__Direction__:
Look below for the line containing "return body"; from there through the line containing "points = [vertex.co", both lines included, please set down each line exactly and nothing else.

__Supplied data__:
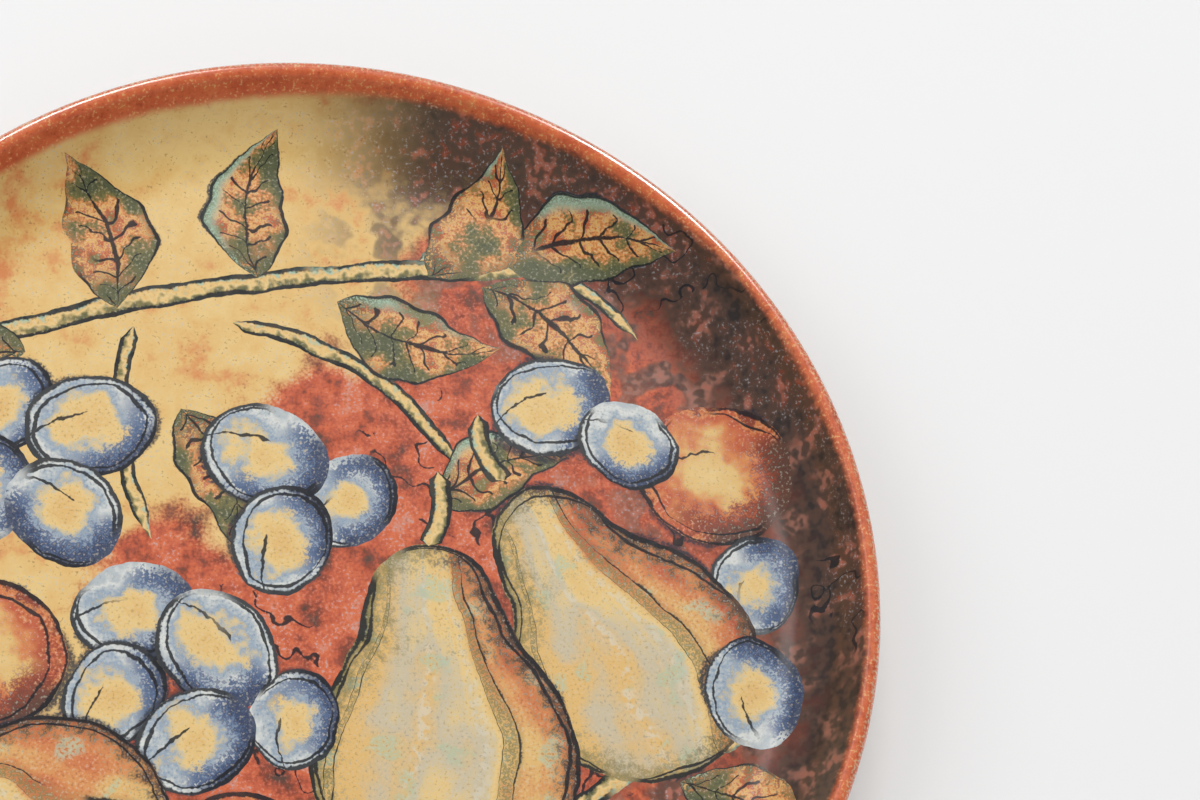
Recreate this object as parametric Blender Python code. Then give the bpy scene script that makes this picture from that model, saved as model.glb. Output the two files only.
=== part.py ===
"""Decorative plate: a glazed earthenware coupe plate with a painted face.

The plate is one turned body. It lies face up on its foot ring, with the
origin at the centre of the ring's underside and +Z up the axis.
Lengths are in metres.
"""

import math

import bmesh
import bpy

# Rim and wall
RIM_RADIUS = 0.125
RIM_HEIGHT = 0.026
LIP_THICKNESS = 0.0044
RIM_SLOPE = math.radians(62.0)
WALL_RUN = 0.024

# Well
WELL_RADIUS = RIM_RADIUS - WALL_RUN
FLOOR_THICKNESS = 0.0052
WELL_DISH = 0.0008

# Foot ring
FOOT_RADIUS = 0.072
FOOT_WIDTH = 0.0046
FOOT_HEIGHT = 0.0034
FOOT_EDGE = 0.0008
FOOT_DRAFT = 0.0011
RECESS_STEP = 0.0006

# Facets
TURN_STEPS = 96
WALL_STEPS = 9
LIP_STEPS = 8
WELL_STEPS = 4
MERGE_DISTANCE = 1e-6
SHARP_ANGLE = math.radians(35.0)

GLAZE_COLOUR = (0.56, 0.27, 0.13, 1.0)
GLAZE_ROUGHNESS = 0.18


def clear_scene():
    """Remove every object of the open scene."""
    for old in list(bpy.data.objects):
        bpy.data.objects.remove(old, do_unlink=True)


def glaze_material():
    """Glossy terracotta glaze."""
    material = bpy.data.materials.new("painted_glaze")
    material.use_nodes = True
    shader = material.node_tree.nodes["Principled BSDF"]
    shader.inputs["Base Color"].default_value = GLAZE_COLOUR
    shader.inputs["Roughness"].default_value = GLAZE_ROUGHNESS
    shader.inputs["Metallic"].default_value = 0.0
    return material


def well_height(radius):
    """Height of the upper face in the well, which dishes very slightly."""
    floor = FOOT_HEIGHT + FLOOR_THICKNESS
    return floor + WELL_DISH * (radius / WELL_RADIUS) ** 2


def wall_curve():
    """Upper face of the wall, from the well's edge out to the lip.

    The wall leaves the well along the well's own slope and steepens evenly
    until it stands at RIM_SLOPE where the lip begins.
    Returns a list of (radius, height, slope angle).
    """
    lip = LIP_THICKNESS / 2
    start_slope = math.atan(2 * WELL_DISH / WELL_RADIUS)
    start = (WELL_RADIUS, well_height(WELL_RADIUS))
    lip_centre = (RIM_RADIUS - lip, RIM_HEIGHT - lip)
    end = (
        lip_centre[0] - lip * math.sin(RIM_SLOPE),
        lip_centre[1] + lip * math.cos(RIM_SLOPE),
    )
    corner = tangent_corner(start, start_slope, end, RIM_SLOPE)
    points = []
    for step in range(WALL_STEPS + 1):
        share = step / WALL_STEPS
        points.append(bezier_point(start, corner, end, share))
    return points


def tangent_corner(start, start_slope, end, end_slope):
    """Point where the tangents at the two ends of the wall meet."""
    run = end[0] - start[0]
    rise = end[1] - start[1]
    along = (run * math.sin(end_slope) - rise * math.cos(end_slope)) / math.sin(
        end_slope - start_slope
    )
    return (
        start[0] + along * math.cos(start_slope),
        start[1] + along * math.sin(start_slope),
    )


def bezier_point(start, corner, end, share):
    """Point and slope at a share of the quadratic curve start-corner-end."""
    near = (1 - share) ** 2
    middle = 2 * share * (1 - share)
    far = share**2
    radius = near * start[0] + middle * corner[0] + far * end[0]
    height = near * start[1] + middle * corner[1] + far * end[1]
    run = (1 - share) * (corner[0] - start[0]) + share * (end[0] - corner[0])
    rise = (1 - share) * (corner[1] - start[1]) + share * (end[1] - corner[1])
    return radius, height, math.atan2(rise, run)


def lip_arc():
    """Half-round lip, from the wall's upper face over to its outer face."""
    lip = LIP_THICKNESS / 2
    centre = (RIM_RADIUS - lip, RIM_HEIGHT - lip)
    first = RIM_SLOPE + math.pi / 2
    points = []
    for step in range(1, LIP_STEPS):
        angle = first - math.pi * step / LIP_STEPS
        points.append((centre[0] + lip * math.cos(angle), centre[1] + lip * math.sin(angle)))
    return points


def outer_wall(wall):
    """Underside of the wall: the upper face set off by a wall thickness.

    The thickness grows from the lip's to the floor's on the way down.
    """
    points = []
    for index, (radius, height, slope) in enumerate(reversed(wall)):
        share = index / WALL_STEPS
        thickness = LIP_THICKNESS + (FLOOR_THICKNESS - LIP_THICKNESS) * share
        points.append((radius + thickness * math.sin(slope), height - thickness * math.cos(slope)))
    return points


def foot_ring():
    """Foot ring from its outer root to its inner root, with eased edges."""
    inner = FOOT_RADIUS - FOOT_WIDTH
    ceiling = FOOT_HEIGHT + RECESS_STEP
    return [
        (FOOT_RADIUS + FOOT_DRAFT, FOOT_HEIGHT),
        (FOOT_RADIUS, FOOT_EDGE),
        (FOOT_RADIUS - FOOT_EDGE, 0.0),
        (inner + FOOT_EDGE, 0.0),
        (inner, FOOT_EDGE),
        (inner - FOOT_DRAFT, ceiling),
    ]


def plate_profile():
    """Closed half section from the top centre round to the bottom centre."""
    face = []
    for step in range(WELL_STEPS):
        radius = WELL_RADIUS * step / WELL_STEPS
        face.append((radius, well_height(radius)))
    wall = wall_curve()
    face.extend((radius, height) for radius, height, _ in wall)
    back = outer_wall(wall)
    centre_below = (0.0, FOOT_HEIGHT + RECESS_STEP)
    return face + lip_arc() + back + foot_ring() + [centre_below]


def turned_body(name, profile, material):
    """Spin a half section about the Z axis into one closed body."""
    mesh = bpy.data.meshes.new(name)
    turned = bmesh.new()
    verts = [turned.verts.new((radius, 0.0, height)) for radius, height in profile]
    edges = [turned.edges.new(pair) for pair in zip(verts, verts[1:])]
    bmesh.ops.spin(
        turned,
        geom=verts + edges,
        cent=(0.0, 0.0, 0.0),
        axis=(0.0, 0.0, 1.0),
        angle=math.tau,
        steps=TURN_STEPS,
        use_merge=True,
    )
    bmesh.ops.remove_doubles(turned, verts=turned.verts, dist=MERGE_DISTANCE)
    bmesh.ops.recalc_face_normals(turned, faces=turned.faces)
    turned.to_mesh(mesh)
    turned.free()
    mesh.shade_smooth()
    mesh.set_sharp_from_angle(angle=SHARP_ANGLE)
    mesh.materials.append(material)
    body = bpy.data.objects.new(name, mesh)
    bpy.context.scene.collection.objects.link(body)
    return body


def main():
    """Build the plate."""
    clear_scene()
    turned_body("plate", plate_profile(), glaze_material())


main()
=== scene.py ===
"""Painted plate: the looks of a glazed earthenware coupe plate.

Geometry Nodes turn the plate from its half section. Its painting is laid out
as marks (fruit, pears, leaves, twigs), which shader node groups place one over
another on the developed face, and each kind of mark has a finish of its own.
Lengths are in metres, apart from the painting, which is in millimetres.
"""

import logging
import math
from dataclasses import dataclass, field
from enum import Enum

import bpy
import numpy as np
from mathutils import Matrix, Vector


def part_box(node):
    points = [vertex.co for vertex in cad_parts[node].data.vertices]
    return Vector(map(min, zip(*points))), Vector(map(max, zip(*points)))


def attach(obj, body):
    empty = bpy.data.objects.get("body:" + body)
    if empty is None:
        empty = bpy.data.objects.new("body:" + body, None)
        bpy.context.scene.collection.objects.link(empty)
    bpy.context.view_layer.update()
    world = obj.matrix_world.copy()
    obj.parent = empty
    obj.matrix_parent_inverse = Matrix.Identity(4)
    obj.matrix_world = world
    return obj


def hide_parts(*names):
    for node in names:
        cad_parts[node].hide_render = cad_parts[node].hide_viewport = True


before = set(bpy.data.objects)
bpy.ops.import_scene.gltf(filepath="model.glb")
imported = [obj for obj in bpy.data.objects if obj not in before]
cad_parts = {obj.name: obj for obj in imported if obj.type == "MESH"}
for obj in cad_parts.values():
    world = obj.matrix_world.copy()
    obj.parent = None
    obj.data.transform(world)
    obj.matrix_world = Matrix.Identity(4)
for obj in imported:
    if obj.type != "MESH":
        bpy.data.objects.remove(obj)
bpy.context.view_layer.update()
MM = 1000.0
LOG = logging.getLogger("plate")

Socket = bpy.types.NodeSocket
Feed = Socket | float | int | tuple
Colour = tuple[float, float, float, float]
Point2 = tuple[float, float]


def paint(red: int, green: int, blue: int) -> Colour:
    """Linear colour of a paint that is named by its screen values.

    Args:
        red: Red from 0 to 255.
        green: Green from 0 to 255.
        blue: Blue from 0 to 255.

    Returns:
        The linear colour with full alpha.
    """

    def linear(value: int) -> float:
        """Linear light of one screen value."""
        share = value / 255
        return share / 12.92 if share <= 0.04045 else ((share + 0.055) / 1.055) ** 2.4

    return linear(red), linear(green), linear(blue), 1.0


class Motif(Enum):
    """What a place on the painting belongs to."""

    GROUND = 0
    PLUM = 1
    QUINCE = 2
    PEAR = 3
    LEAF = 4
    TWIG = 5


@dataclass(frozen=True)
class Paints:
    """The painter's colours."""

    rim_red: Colour = paint(188, 84, 46)
    rim_orange: Colour = paint(206, 102, 58)
    ochre: Colour = paint(214, 174, 104)
    straw: Colour = paint(220, 188, 122)
    sand: Colour = paint(190, 178, 150)
    cream: Colour = paint(205, 198, 178)
    orange: Colour = paint(206, 128, 70)
    terracotta: Colour = paint(186, 82, 46)
    brick: Colour = paint(138, 60, 36)
    rose: Colour = paint(198, 132, 112)
    smoke: Colour = paint(84, 58, 46)
    umber: Colour = paint(74, 56, 47)
    charcoal: Colour = paint(40, 36, 35)
    pearl: Colour = paint(206, 208, 203)
    mist: Colour = paint(170, 178, 182)
    pale_blue: Colour = paint(138, 156, 174)
    blue: Colour = paint(80, 100, 134)
    navy: Colour = paint(34, 48, 82)
    olive: Colour = paint(122, 112, 62)
    moss: Colour = paint(84, 88, 58)
    mint: Colour = paint(158, 184, 160)
    ink: Colour = paint(22, 24, 30)
    dusk: Colour = paint(34, 38, 52)
    slip: Colour = paint(214, 203, 182)
    clay: Colour = paint(176, 122, 88)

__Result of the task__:
    return body


def main():
    """Build the plate."""
    clear_scene()
    turned_body("plate", plate_profile(), glaze_material())


main()
=== scene.py ===
"""Painted plate: the looks of a glazed earthenware coupe plate.

Geometry Nodes turn the plate from its half section. Its painting is laid out
as marks (fruit, pears, leaves, twigs), which shader node groups place one over
another on the developed face, and each kind of mark has a finish of its own.
Lengths are in metres, apart from the painting, which is in millimetres.
"""

import logging
import math
from dataclasses import dataclass, field
from enum import Enum

import bpy
import numpy as np
from mathutils import Matrix, Vector


def part_box(node):
    points = [vertex.co for vertex in cad_parts[node].data.vertices]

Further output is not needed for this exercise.